Perché una donna faccia questo, senza chiedere niente in cambio, per un uomo che lo meriti, o lo vivi, o lo sai, o non chiedere perché.

Nella vita, a volte può succedere, ti imbatti in qualcosa che non avevi previsto, che rivoluziona il tuo presente e indirizza il tuo futuro in una direzione che non pensavi fosse la tua, ti colloca in una prospettiva che non pensavi fosse il tuo angolo di mondo, anzi è dalla parte opposta; ma se quella cosa ti dice che ti appartiene, se senti che tu sei il compimento di quello che ti chiede, per quanto strano, è il momento buono di andare: «E poi capisci che se per andare tutti aspettano il momento buono, il momento buono non arriverà mai».
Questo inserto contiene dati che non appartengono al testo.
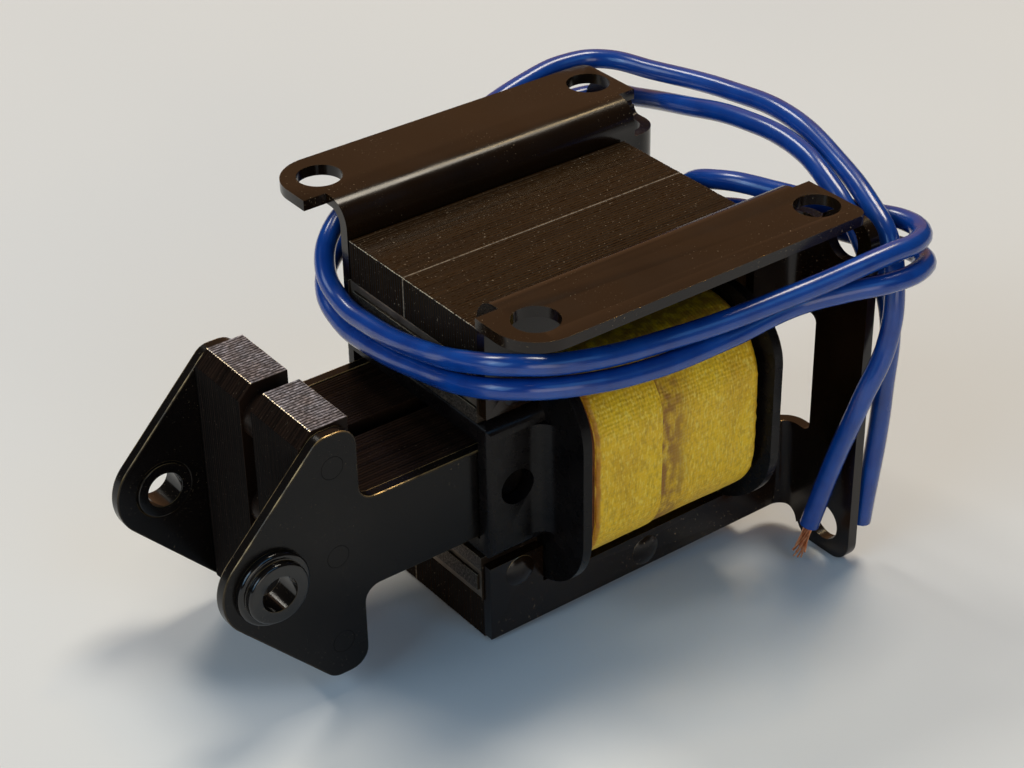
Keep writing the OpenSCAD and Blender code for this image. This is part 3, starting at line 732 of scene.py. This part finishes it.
for x, stand, fray, soak, rim in stations:
    sign = 1 if x < TAPE_SEAM_X else -1
    ring = []
    for k, (p, out) in enumerate(loop):
        rough = frays[0 if sign > 0 else 1][k]
        lift = stand + draw.uniform(-0.03, 0.01) * MM
        ragged = x + sign * fray * TAPE_FRAY * (0.5 + 0.5 * rough)
        vert = bm.verts.new(p + out * lift + Vector((ragged, 0, 0)))
        # Browned where the strips overlap, and also along the upper side of the band.
        vert[browned_mark] = max(soak, 0.8 * min(1, max(0, out.z * 3 - 1.6)))
        vert[edge] = rim
        ring.append(vert)
    rings.append(ring)
for x in (high[0] - 0.05 * MM, low[0] + 0.05 * MM):
    rings.append([bm.verts.new(p - out * TAPE_WALL + Vector((x, 0, 0))) for p, out in loop])
for a, b in zip(rings, rings[1:] + rings[:1]):
    for k in range(len(loop)):
        bm.faces.new((a[k], a[(k + 1) % len(loop)], b[(k + 1) % len(loop)], b[k]))
finished("tape_wrap", bm, glass_tape, "frame", "coil_tape", "coil_wrap", smooth=math.radians(50))


# ---- Plunger ----
# Two half packs of T shaped sheets between thicker ear plates, riveted flush. The sheet
# edges on top of the head are worn to grey steel.
HEAD_WANDER = 0.012 * MM
HEAD_SEED = 7
head_varnish = varnished_sheets(
    "head_varnish", (0.007, 0.004, 0.0028), (0.018, 0.0095, 0.006), (0.3, 0.31, 0.36), 0.26,
    gloss=0.07, dust=0.15, relief=0.3,
)
for seed, half in enumerate(("near", "far")):
    head_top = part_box("plunger_pack_" + half)[1][2]
    stacked("plunger_pack_" + half, "plunger_stack_" + half, head_varnish,
            "plunger", seed + HEAD_SEED, HEAD_WANDER,
            bare_above=head_top - 1 * MM)
plate_enamel = enamel(
    "plate_enamel", (0.003, 0.0024, 0.0022), (0.008, 0.0058, 0.0046), 0.17, dust=0.3,
    gloss=0.2, thin=0.7,
)
bushing_enamel = enamel(
    "bushing_enamel", (0.003, 0.0024, 0.0022), (0.008, 0.006, 0.005), 0.08, dust=0.3,
    gloss=0.5, thin=0.2,
)
for half in ("near", "far"):
    eased("ear_plate_" + half, "ear_" + half, 0.2 * MM, plate_enamel,
          "bracket_enamel", "plunger", rims=6 * MM)
    eased("ear_bushing_" + half, "bushing_" + half, 0.12 * MM, bushing_enamel,
          "rivet_steel", "plunger")
for node in ("plunger_rivets", "pack_spacers"):
    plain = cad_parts[node].data
    plain.materials.clear()
    plain.materials.append(plate_enamel if node == "plunger_rivets" else head_varnish)


# ---- Floor and light ----
# A pale sheet under the part, tipped as the part stands: on the front bottom edge of
# the stack and on the two lower rear ears. The main lamp stands high to the rear right, a
# window behind; weaker blue ones fill the shadows and warm ones show in the enamel.
FLOOR_REACH = 5
FLOOR_GAP = 0.1 * MM
LAMP_AIM = Vector((0, 0, -0.03))
LAMP_DISTANCE = 1.6
front_bottom = Vector((-24.2, 0, -51.7)) * MM
rear_bottom = Vector((27.2, 0, -55.02)) * MM
run = (rear_bottom - front_bottom).normalized()
up = Vector((0, -1, 0)).cross(run).normalized()
floor_mesh = bpy.data.meshes.new("floor")
middle = (front_bottom + rear_bottom) / 2 - up * FLOOR_GAP
sideways = Vector((0, 1, 0))
corners = [
    middle + run * a * FLOOR_REACH + sideways * b * FLOOR_REACH
    for a, b in ((-1, -1), (1, -1), (1, 1), (-1, 1))
]
floor_mesh.from_pydata(corners, [], [(0, 1, 2, 3)])
floor_paper, _, links, shader = new_material("floor_paper")
links.new(
    ramp_of(
        floor_paper, noise_of(floor_paper, 6, 2),
        [(0.3, (0.72, 0.73, 0.74)), (0.7, (0.77, 0.77, 0.76))],
    ),
    shader.inputs["Base Color"],
)
shader.inputs["Roughness"].default_value = 0.8
floor_mesh.materials.append(floor_paper)
floor = bpy.data.objects.new("floor", floor_mesh)
bpy.context.scene.collection.objects.link(floor)

world = bpy.data.worlds.new("room")
bpy.context.scene.world = world
world.use_nodes = True
background = world.node_tree.nodes["Background"]
background.inputs["Color"].default_value = (1.0, 0.9, 0.8, 1)
background.inputs["Strength"].default_value = 0.04


def softbox(name, towards, size, power, colour):
    """Square studio lamp that looks at the part from a direction."""
    data = bpy.data.lights.new(name, "AREA")
    data.size = size
    data.energy = power
    data.color = colour
    lamp = bpy.data.objects.new(name, data)
    lamp.location = LAMP_AIM + Vector(towards).normalized() * LAMP_DISTANCE
    lamp.rotation_euler = (LAMP_AIM - lamp.location).to_track_quat("-Z", "Y").to_euler()
    bpy.context.scene.collection.objects.link(lamp)


softbox("key", (0.36, 0.12, 0.925), 0.5, 11.6, (1, 0.92, 0.78))
softbox("key_core", (0.545, 0.2, 0.81), 0.13, 1.3, (1, 0.72, 0.36))
softbox("window", (-0.106, 0.58, 0.81), 0.38, 6.8, (1, 0.95, 0.85))
softbox("warm_wall", (0.545, 0.697, 0.42), 1.5, 2.6, (1, 0.48, 0.2))
softbox("left", (-0.78, 0.2, 0.588), 0.7, 4, (0.82, 0.92, 1))
softbox("blue_left", (-0.85, -0.1, 0.5), 0.9, 6.5, (0.34, 0.66, 1))
softbox("front", (0.089, -0.726, 0.682), 0.8, 2.6, (0.2, 0.55, 1))
softbox("fill", (-0.3, -0.9, 0.2), 1.0, 5.8, (1, 0.92, 0.8))

low, high = cad_box
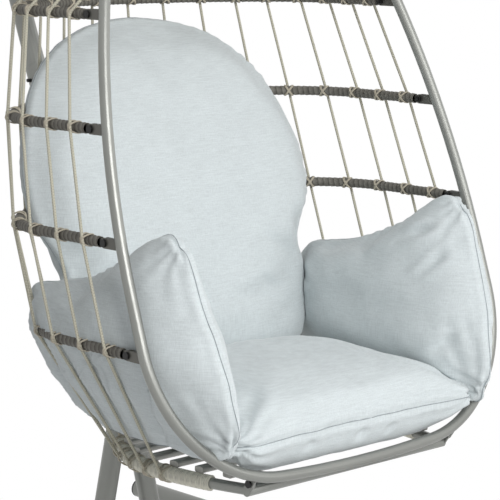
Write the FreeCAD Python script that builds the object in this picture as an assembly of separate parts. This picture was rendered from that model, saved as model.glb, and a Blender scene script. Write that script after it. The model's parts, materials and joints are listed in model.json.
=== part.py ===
import FreeCAD, Part
import math
import os

# Hanging egg chair on its floor stand.  Millimetres, +Z up, the sitter faces -Y.
# Origin: on the floor, in the middle of the stand's outline.
V = FreeCAD.Vector
X_AXIS = V(1, 0, 0)
Y_AXIS = V(0, 1, 0)
Z_AXIS = V(0, 0, 1)

# ---------------------------------------------------------------- general fits
SEAT_GAP = 0.1          # gap left where one rigid piece sits on another
SOFT_GAP = 0.4          # gap round a cushion
RUNNING_GAP = 0.8       # gap between pieces that move on each other

# ---------------------------------------------------------------- basket datum
DATUM_Y = -270.0        # the third rail's pivots, from the origin
DATUM_Z = 880.0         # the third rail's pivots, above the floor

# ---------------------------------------------------------------- front hoop
HOOP_LEAN = 18.3        # degrees the hoop leans back
HOOP_TUBE = 22.0
HOOP_SETBACK = 44.0     # hoop's centre line to the rail pivots, along Y
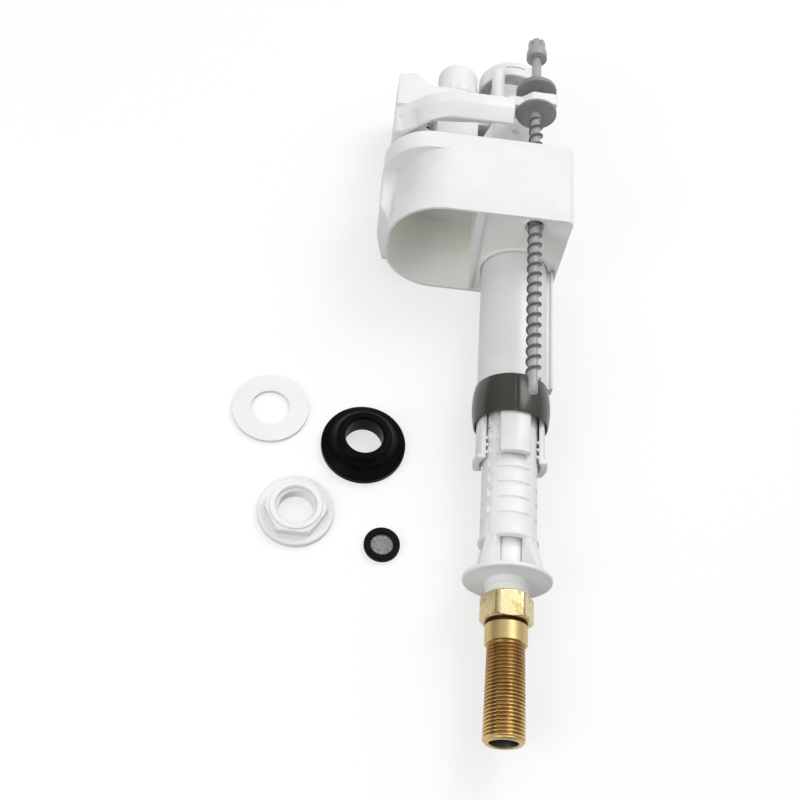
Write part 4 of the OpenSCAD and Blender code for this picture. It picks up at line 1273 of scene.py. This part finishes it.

Il libro è dedicato a Stella e chi la conosce dice sia una ragazza di vent’anni molto serena e molto orgogliosa di suo padre. Lei lo sa il perché, ma anche noi.

 

1 Comment on Non chiedere perché

  1. roberta // 16 Agosto 2011 a 17:26 //

    ….semplicemente stupendo, è un libro che si “divora” e vorresti non finisca mai. Bravo Franco Di Mare che oltre essere un ottimo giornalista e conduttore, cosa non facile, è anche un bravo scrittore!